> **Task to carry out**
Pick every line from the data that holds the word "object".

> **Information given**
== == ==

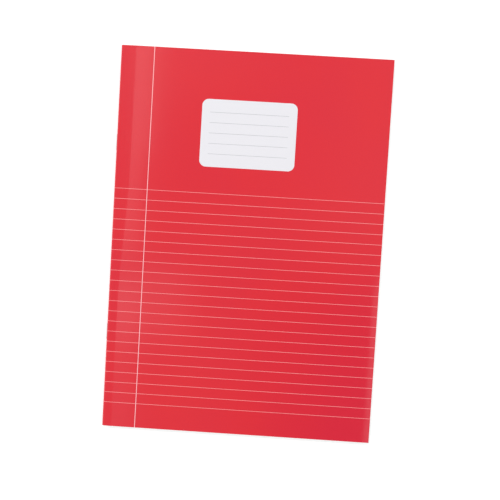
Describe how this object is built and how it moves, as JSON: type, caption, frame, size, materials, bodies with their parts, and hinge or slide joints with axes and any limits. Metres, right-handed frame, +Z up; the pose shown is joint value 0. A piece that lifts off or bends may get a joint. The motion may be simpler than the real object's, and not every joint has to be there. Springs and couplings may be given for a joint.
{
  "type": "composition notebook",
  "caption": "Stapled A4 notebook: ruled card cover with a blank name label, folded round a block of leaves and held by wire staples; both covers open at the fold.",
  "frame": {"origin": "middle of the underside, on the surface that the closed notebook lies on", "axes": "+Y along the spine towards the head, +Z up out of the front cover, +X from the spine towards the fore-edge"},
  "size_m": [0.2102, 0.297, 0.005],
  "materials": {
    "paper": "matte",
    "staple_wire": "satin",
    "cover_card": "gloss",
    "ruling_print": "gloss",
    "label_print": "gloss",
    "label_line_print": "gloss"
  },
  "bodies": {
    "page_block": {"page_block": "paper", "staples": "staple_wire"},
    "front_cover": {"front_cover": "cover_card", "front_ruling": "ruling_print", "name_label": "label_print", "label_lines": "label_line_print"},
    "back_cover": {"back_cover": "cover_card"}
  },
  "joints": [
    {"name": "front_cover_hinge", "type": "hinge", "parent": "page_block", "child": "front_cover", "pos_m": [-0.10485, 0, 0.00243], "axis": [0, -1, 0], "range_deg": [0, 180]},
    {"name": "back_cover_hinge", "type": "hinge", "parent": "page_block", "child": "back_cover", "pos_m": [-0.10485, 0, 0.00243], "axis": [0, 1, 0], "range_deg": [0, 180]}
  ]
}
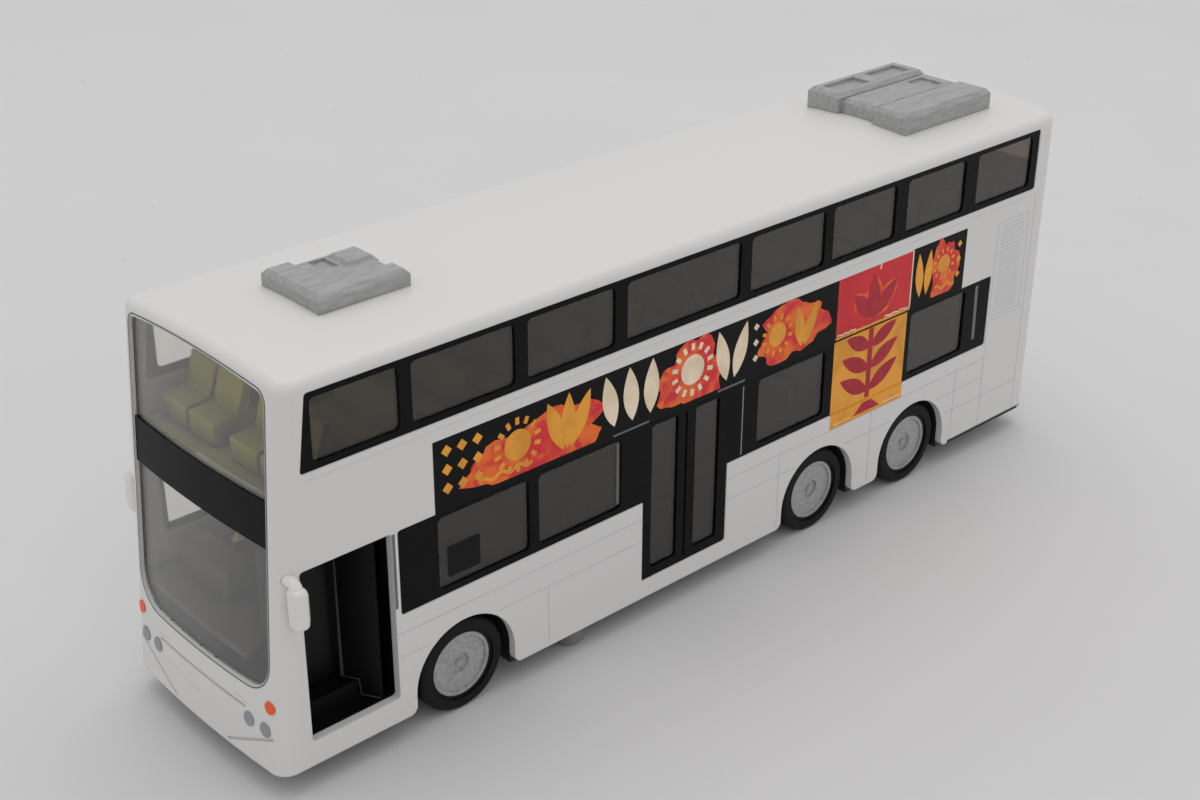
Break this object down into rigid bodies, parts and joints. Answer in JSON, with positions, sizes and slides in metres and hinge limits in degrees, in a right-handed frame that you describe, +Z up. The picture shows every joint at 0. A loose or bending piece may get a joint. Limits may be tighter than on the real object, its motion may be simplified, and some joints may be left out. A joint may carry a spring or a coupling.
{
  "type": "toy double decker bus",
  "caption": "Die-cast scale model of a three-axle double decker bus: hollow body, glazed decks with seats, roof pods, base plate and free-rolling wheels on pin axles.",
  "frame": {"origin": "on the ground under the middle of the bus's bounding box", "axes": "+X forward, +Y to the door side, +Z up"},
  "size_m": [0.157, 0.041, 0.0617],
  "materials": {
    "body_paint": "gloss white enamel on zinc",
    "body_plastic": "gloss white",
    "pod_paint": "silver paint on a rough casting",
    "smoked_glass": "clear smoke grey polystyrene",
    "frame_black": "gloss black",
    "interior_black": "satin black",
    "seat_plastic": "yellow green moulded",
    "lamp_amber": "orange paint",
    "lamp_grey": "grey paint",
    "lamp_red": "red paint",
    "axle_steel": "bright",
    "tyre_black": "satin black",
    "hub_silver": "silver grey"
  },
  "bodies": {
    "bus_body": {"body_shell": "body_paint", "roof_pod_front": "pod_paint", "roof_pod_rear": "pod_paint", "windscreen": "smoked_glass", "upper_glass_left": "smoked_glass", "upper_glass_right": "smoked_glass", "lower_glass_left": "smoked_glass", "lower_glass_right": "smoked_glass", "rear_window": "smoked_glass", "upper_frame_left": "frame_black", "upper_frame_right": "frame_black", "lower_frame_left": "frame_black", "lower_frame_right": "frame_black", "display_band": "frame_black", "door_well": "interior_black", "base_plate": "interior_black", "lower_deck": "seat_plastic", "upper_deck": "seat_plastic", "driver_console": "seat_plastic", "mirror_left": "body_plastic", "mirror_right": "body_plastic", "indicators": "lamp_amber", "headlamps": "lamp_grey", "tail_lamps": "lamp_red"},
    "wheels_front": {"axle_front": "axle_steel", "tyre_front_left": "tyre_black", "hub_front_left": "hub_silver", "tyre_front_right": "tyre_black", "hub_front_right": "hub_silver"},
    "wheels_middle": {"axle_middle": "axle_steel", "tyre_middle_left": "tyre_black", "hub_middle_left": "hub_silver", "tyre_middle_right": "tyre_black", "hub_middle_right": "hub_silver"},
    "wheels_rear": {"axle_rear": "axle_steel", "tyre_rear_left": "tyre_black", "hub_rear_left": "hub_silver", "tyre_rear_right": "tyre_black", "hub_rear_right": "hub_silver"}
  },
  "joints": [
    {"name": "axle_front_turn", "type": "hinge", "parent": "bus_body", "child": "wheels_front", "pos_m": [0.0481, 0, 0.007], "axis": [0, 1, 0], "continuous": true},
    {"name": "axle_middle_turn", "type": "hinge", "parent": "bus_body", "child": "wheels_middle", "pos_m": [-0.0227, 0, 0.007], "axis": [0, 1, 0], "continuous": true},
    {"name": "axle_rear_turn", "type": "hinge", "parent": "bus_body", "child": "wheels_rear", "pos_m": [-0.046, 0, 0.007], "axis": [0, 1, 0], "continuous": true}
  ]
}
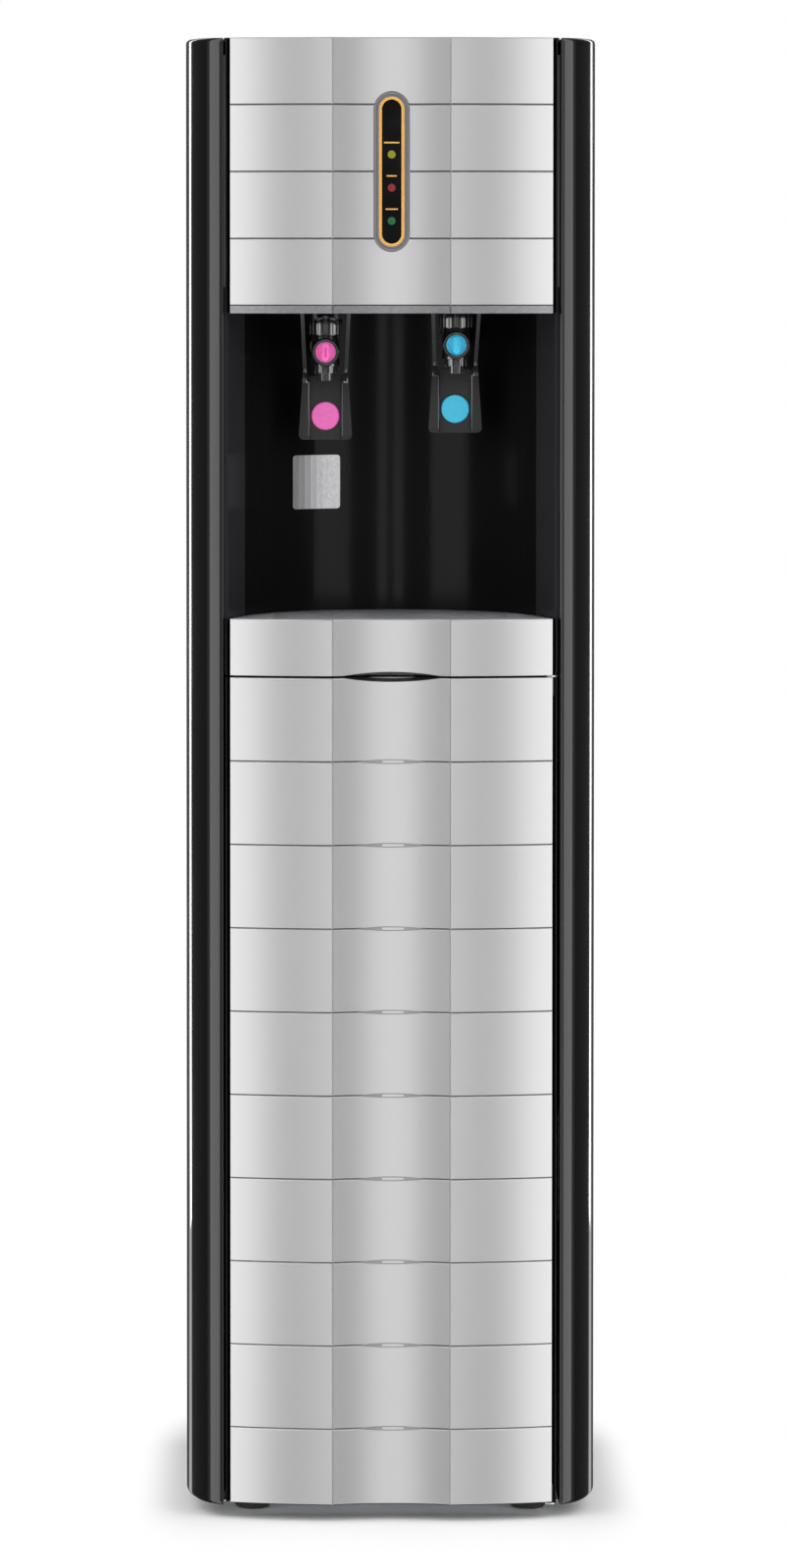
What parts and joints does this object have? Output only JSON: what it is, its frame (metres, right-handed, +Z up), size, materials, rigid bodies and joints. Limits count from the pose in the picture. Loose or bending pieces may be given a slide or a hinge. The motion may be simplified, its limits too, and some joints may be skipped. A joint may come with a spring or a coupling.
{
  "type": "point-of-use water cooler",
  "caption": "Free-standing point-of-use water cooler: tall cabinet with a dispensing niche, hot and cold push-lever taps, sliding drip tray, and a door over the filters.",
  "frame": {"origin": "on the floor, in the middle of the cooler's footprint", "axes": "+Z up, +X to the right seen from the front, and the front faces -Y"},
  "size_m": [0.3176, 0.34, 1.14],
  "materials": {
    "silver": "metallic silver lacquer, satin",
    "brushed_trim": "brushed",
    "black_gloss": "high gloss",
    "black_matte": "fine grain",
    "bezel_grey": "metallic grey",
    "gold": "metallic gold",
    "window_black": "high gloss",
    "lamp_yellow": "translucent",
    "lamp_red": "translucent",
    "lamp_green": "translucent",
    "tap_black": "semi-gloss",
    "hot_pink": "gloss",
    "cold_blue": "gloss",
    "grille_grey": "satin",
    "steel": "plain",
    "stainless": "drawn",
    "galvanised": "zinc coated",
    "rear_black": "powder coat",
    "condenser_black": "lacquer",
    "white_plastic": "satin",
    "tube_white": "smooth",
    "foam": "cast foam",
    "rubber": "plain",
    "magnet_grey": "plain",
    "switch_red": "gloss",
    "switch_green": "gloss",
    "fitting_white": "gloss"
  },
  "bodies": {
    "cabinet": {"left_side_panel": "black_gloss", "right_side_panel": "black_gloss", "upper_front_panel": "silver", "upper_front_base": "black_matte", "chin_trim": "brushed_trim", "niche_liner": "black_gloss", "indicator_bezel": "bezel_grey", "indicator_ring": "gold", "indicator_window": "window_black", "power_lamp": "lamp_yellow", "hot_lamp": "lamp_red", "cold_lamp": "lamp_green", "hot_tap_body": "tap_black", "cold_tap_body": "tap_black", "tap_nuts": "tap_black", "tap_nozzles": "tap_black", "lever_pins": "steel", "door_hinges": "steel", "door_magnet": "magnet_grey", "base_pan": "galvanised", "rear_panel": "rear_black", "top_cover": "black_matte", "tray_shelf": "black_matte", "tank_shelf": "galvanised", "cold_tank": "stainless", "cold_tank_jacket": "foam", "hot_tank": "stainless", "compressor": "condenser_black", "compressor_grommets": "rubber", "condenser": "condenser_black", "filter_rail": "galvanised", "filter_heads": "fitting_white", "filter_tubing": "tube_white", "solenoid_valve": "fitting_white", "control_box": "black_matte", "switch_frame": "black_matte", "rear_fittings": "fitting_white", "cord_gland": "black_matte", "feet": "rubber", "panel_screws": "steel"},
    "door": {"door_frame": "black_matte", "door_skin": "silver", "door_strike": "steel"},
    "tray": {"drip_tray": "black_matte", "tray_front": "silver"},
    "grille": {"drip_grille": "grille_grey"},
    "hot_push_lever": {"hot_lever": "tap_black", "hot_lever_disc": "hot_pink"},
    "cold_push_lever": {"cold_lever": "tap_black", "cold_lever_disc": "cold_blue"},
    "hot_stem": {"hot_tap_stem": "steel"},
    "cold_stem": {"cold_tap_stem": "steel"},
    "hot_knob": {"hot_tap_knob": "hot_pink"},
    "cold_knob": {"cold_tap_knob": "cold_blue"},
    "cartridge_left": {"filter_cartridge_1": "white_plastic"},
    "cartridge_middle": {"filter_cartridge_2": "white_plastic"},
    "cartridge_right": {"filter_cartridge_3": "white_plastic"},
    "hot_rocker": {"hot_switch": "switch_red"},
    "cold_rocker": {"cold_switch": "switch_green"},
    "drain_plug": {"drain_cap": "black_matte"}
  },
  "joints": [
    {"name": "door_hinge", "type": "hinge", "parent": "cabinet", "child": "door", "pos_m": [0.1225, -0.1522, 0.331], "axis": [0, 0, 1], "range_deg": [0, 100]},
    {"name": "tray_slide", "type": "slide", "parent": "cabinet", "child": "tray", "axis": [0, -1, 0], "range_m": [0, 0.13]},
    {"name": "grille_lift", "type": "slide", "parent": "tray", "child": "grille", "axis": [0, 0, 1], "range_m": [0, 0.03]},
    {"name": "hot_lever_push", "type": "hinge", "parent": "cabinet", "child": "hot_push_lever", "pos_m": [-0.0505, -0.1162, 0.9351], "axis": [1, 0, 0], "range_deg": [0, 12], "stiffness_Nm_per_rad": 1, "springref_deg": -4.58},
    {"name": "hot_stem_lift", "type": "slide", "parent": "cabinet", "child": "hot_stem", "axis": [0, 0, 1], "range_m": [0, 0.002]},
    {"name": "hot_knob_turn", "type": "hinge", "parent": "cabinet", "child": "hot_knob", "pos_m": [-0.0505, -0.1272, 0.8987], "axis": [0, -1, 0], "range_deg": [0, 90]},
    {"name": "cold_lever_push", "type": "hinge", "parent": "cabinet", "child": "cold_push_lever", "pos_m": [0.0505, -0.1162, 0.9406], "axis": [1, 0, 0], "range_deg": [0, 12], "stiffness_Nm_per_rad": 1, "springref_deg": -4.58},
    {"name": "cold_stem_lift", "type": "slide", "parent": "cabinet", "child": "cold_stem", "axis": [0, 0, 1], "range_m": [0, 0.002]},
    {"name": "cold_knob_turn", "type": "hinge", "parent": "cabinet", "child": "cold_knob", "pos_m": [0.0505, -0.1272, 0.9042], "axis": [0, -1, 0], "range_deg": [0, 90]},
    {"name": "cartridge_left_turn", "type": "hinge", "parent": "cabinet", "child": "cartridge_left", "pos_m": [-0.078, -0.0932, 0.5], "axis": [0, 0, 1], "range_deg": [0, 90]},
    {"name": "cartridge_middle_turn", "type": "hinge", "parent": "cabinet", "child": "cartridge_middle", "pos_m": [0, -0.0932, 0.5], "axis": [0, 0, 1], "range_deg": [0, 90]},
    {"name": "cartridge_right_turn", "type": "hinge", "parent": "cabinet", "child": "cartridge_right", "pos_m": [0.078, -0.0932, 0.5], "axis": [0, 0, 1], "range_deg": [0, 90]},
    {"name": "hot_switch_rock", "type": "hinge", "parent": "cabinet", "child": "hot_rocker", "pos_m": [-0.012, 0.1402, 0.9981], "axis": [1, 0, 0], "range_deg": [0, 14]},
    {"name": "cold_switch_rock", "type": "hinge", "parent": "cabinet", "child": "cold_rocker", "pos_m": [0.012, 0.1402, 0.9981], "axis": [1, 0, 0], "range_deg": [0, 14]},
    {"name": "drain_cap_turn", "type": "hinge", "parent": "cabinet", "child": "drain_plug", "pos_m": [0.03, 0.152, 0.09], "axis": [0, 1, 0], "range_deg": [0, 360]}
  ],
  "couplings": [
    {"joint": "hot_stem_lift", "follows": "hot_lever_push", "m_per_rad": 0.009},
    {"joint": "cold_stem_lift", "follows": "cold_lever_push", "m_per_rad": 0.009}
  ]
}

== == ==

> **Exercise answer**
Describe how this object is built and how it moves, as JSON: type, caption, frame, size, materials, bodies with their parts, and hinge or slide joints with axes and any limits. Metres, right-handed frame, +Z up; the pose shown is joint value 0. A piece that lifts off or bends may get a joint. The motion may be simpler than the real object's, and not every joint has to be there. Springs and couplings may be given for a joint.
Break this object down into rigid bodies, parts and joints. Answer in JSON, with positions, sizes and slides in metres and hinge limits in degrees, in a right-handed frame that you describe, +Z up. The picture shows every joint at 0. A loose or bending piece may get a joint. Limits may be tighter than on the real object, its motion may be simplified, and some joints may be left out. A joint may carry a spring or a coupling.
What parts and joints does this object have? Output only JSON: what it is, its frame (metres, right-handed, +Z up), size, materials, rigid bodies and joints. Limits count from the pose in the picture. Loose or bending pieces may be given a slide or a hinge. The motion may be simplified, its limits too, and some joints may be skipped. A joint may come with a spring or a coupling.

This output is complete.